§ Records excerpted from a collection:
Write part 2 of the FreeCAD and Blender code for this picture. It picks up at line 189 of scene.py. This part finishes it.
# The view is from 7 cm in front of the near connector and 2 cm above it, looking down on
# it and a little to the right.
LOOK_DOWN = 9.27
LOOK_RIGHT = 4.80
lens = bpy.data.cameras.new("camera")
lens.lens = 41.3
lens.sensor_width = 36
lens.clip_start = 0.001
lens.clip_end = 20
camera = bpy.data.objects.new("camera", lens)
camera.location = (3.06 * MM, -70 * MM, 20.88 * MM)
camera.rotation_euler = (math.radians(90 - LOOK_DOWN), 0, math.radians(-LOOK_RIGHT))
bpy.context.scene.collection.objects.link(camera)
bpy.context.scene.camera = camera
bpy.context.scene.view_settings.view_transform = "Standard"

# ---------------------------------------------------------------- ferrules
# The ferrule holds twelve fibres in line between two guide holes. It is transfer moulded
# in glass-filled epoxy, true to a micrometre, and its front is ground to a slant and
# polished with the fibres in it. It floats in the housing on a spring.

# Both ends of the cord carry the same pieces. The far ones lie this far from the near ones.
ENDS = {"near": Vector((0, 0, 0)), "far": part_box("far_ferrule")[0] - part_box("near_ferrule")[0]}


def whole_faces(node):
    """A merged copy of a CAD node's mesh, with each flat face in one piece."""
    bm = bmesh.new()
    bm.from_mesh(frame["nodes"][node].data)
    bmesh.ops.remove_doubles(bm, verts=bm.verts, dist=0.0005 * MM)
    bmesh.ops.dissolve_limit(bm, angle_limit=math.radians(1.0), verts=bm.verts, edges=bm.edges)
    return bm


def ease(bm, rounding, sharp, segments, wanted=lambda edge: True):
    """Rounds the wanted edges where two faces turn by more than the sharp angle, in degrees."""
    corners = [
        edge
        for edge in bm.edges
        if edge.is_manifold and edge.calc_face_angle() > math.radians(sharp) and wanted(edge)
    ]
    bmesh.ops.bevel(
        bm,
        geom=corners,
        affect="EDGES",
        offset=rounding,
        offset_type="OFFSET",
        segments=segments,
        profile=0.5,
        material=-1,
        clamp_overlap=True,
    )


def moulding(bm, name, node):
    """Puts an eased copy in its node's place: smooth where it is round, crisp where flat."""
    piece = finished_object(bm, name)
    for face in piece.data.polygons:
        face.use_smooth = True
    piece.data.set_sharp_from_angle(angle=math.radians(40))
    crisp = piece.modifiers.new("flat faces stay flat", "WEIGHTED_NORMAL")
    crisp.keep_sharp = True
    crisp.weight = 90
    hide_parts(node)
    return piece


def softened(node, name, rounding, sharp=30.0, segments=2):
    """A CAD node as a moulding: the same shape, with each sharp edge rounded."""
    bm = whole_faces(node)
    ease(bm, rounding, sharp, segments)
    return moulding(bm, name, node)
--
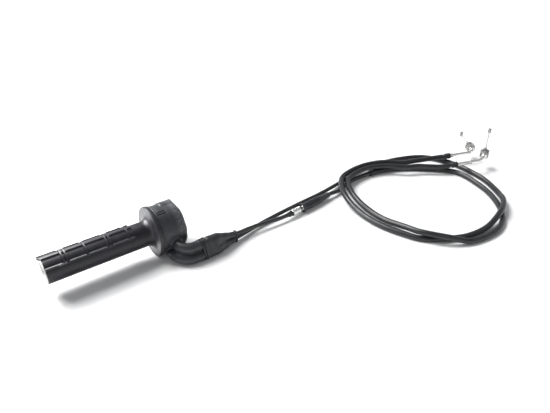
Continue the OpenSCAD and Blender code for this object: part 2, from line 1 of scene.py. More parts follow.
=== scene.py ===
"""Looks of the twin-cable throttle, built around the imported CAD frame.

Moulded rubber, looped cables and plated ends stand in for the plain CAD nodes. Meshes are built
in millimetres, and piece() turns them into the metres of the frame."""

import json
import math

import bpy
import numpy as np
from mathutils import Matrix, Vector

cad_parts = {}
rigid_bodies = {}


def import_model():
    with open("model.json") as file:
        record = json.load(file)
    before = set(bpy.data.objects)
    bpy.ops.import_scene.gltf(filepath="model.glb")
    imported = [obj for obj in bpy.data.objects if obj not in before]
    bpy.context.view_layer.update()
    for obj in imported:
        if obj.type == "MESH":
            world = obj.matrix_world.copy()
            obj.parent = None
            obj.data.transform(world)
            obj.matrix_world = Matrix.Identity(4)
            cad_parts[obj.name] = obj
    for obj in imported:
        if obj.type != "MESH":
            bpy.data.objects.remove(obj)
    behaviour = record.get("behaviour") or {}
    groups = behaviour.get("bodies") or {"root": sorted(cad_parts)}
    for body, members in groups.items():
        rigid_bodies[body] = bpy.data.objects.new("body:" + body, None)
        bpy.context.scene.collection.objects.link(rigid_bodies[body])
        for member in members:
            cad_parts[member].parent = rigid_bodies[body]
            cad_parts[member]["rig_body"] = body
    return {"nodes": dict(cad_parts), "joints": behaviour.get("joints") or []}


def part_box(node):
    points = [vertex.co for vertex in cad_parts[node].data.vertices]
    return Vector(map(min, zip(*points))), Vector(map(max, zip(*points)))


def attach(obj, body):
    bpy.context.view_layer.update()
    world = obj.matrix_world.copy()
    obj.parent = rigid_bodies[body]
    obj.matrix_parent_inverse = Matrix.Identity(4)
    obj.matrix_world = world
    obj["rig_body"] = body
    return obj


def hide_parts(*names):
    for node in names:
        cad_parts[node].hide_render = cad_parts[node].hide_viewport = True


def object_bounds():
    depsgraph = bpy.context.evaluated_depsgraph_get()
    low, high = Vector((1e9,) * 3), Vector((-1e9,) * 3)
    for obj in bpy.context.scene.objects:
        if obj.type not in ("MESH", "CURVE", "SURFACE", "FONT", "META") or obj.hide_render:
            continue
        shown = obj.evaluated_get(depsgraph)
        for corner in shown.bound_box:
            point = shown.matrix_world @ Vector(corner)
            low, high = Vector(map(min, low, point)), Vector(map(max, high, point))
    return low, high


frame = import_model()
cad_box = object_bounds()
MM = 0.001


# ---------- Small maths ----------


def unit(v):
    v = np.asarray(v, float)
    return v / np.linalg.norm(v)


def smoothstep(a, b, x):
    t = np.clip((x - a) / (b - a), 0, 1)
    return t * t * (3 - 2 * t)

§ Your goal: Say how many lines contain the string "before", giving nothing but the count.

§ Exercise response: 2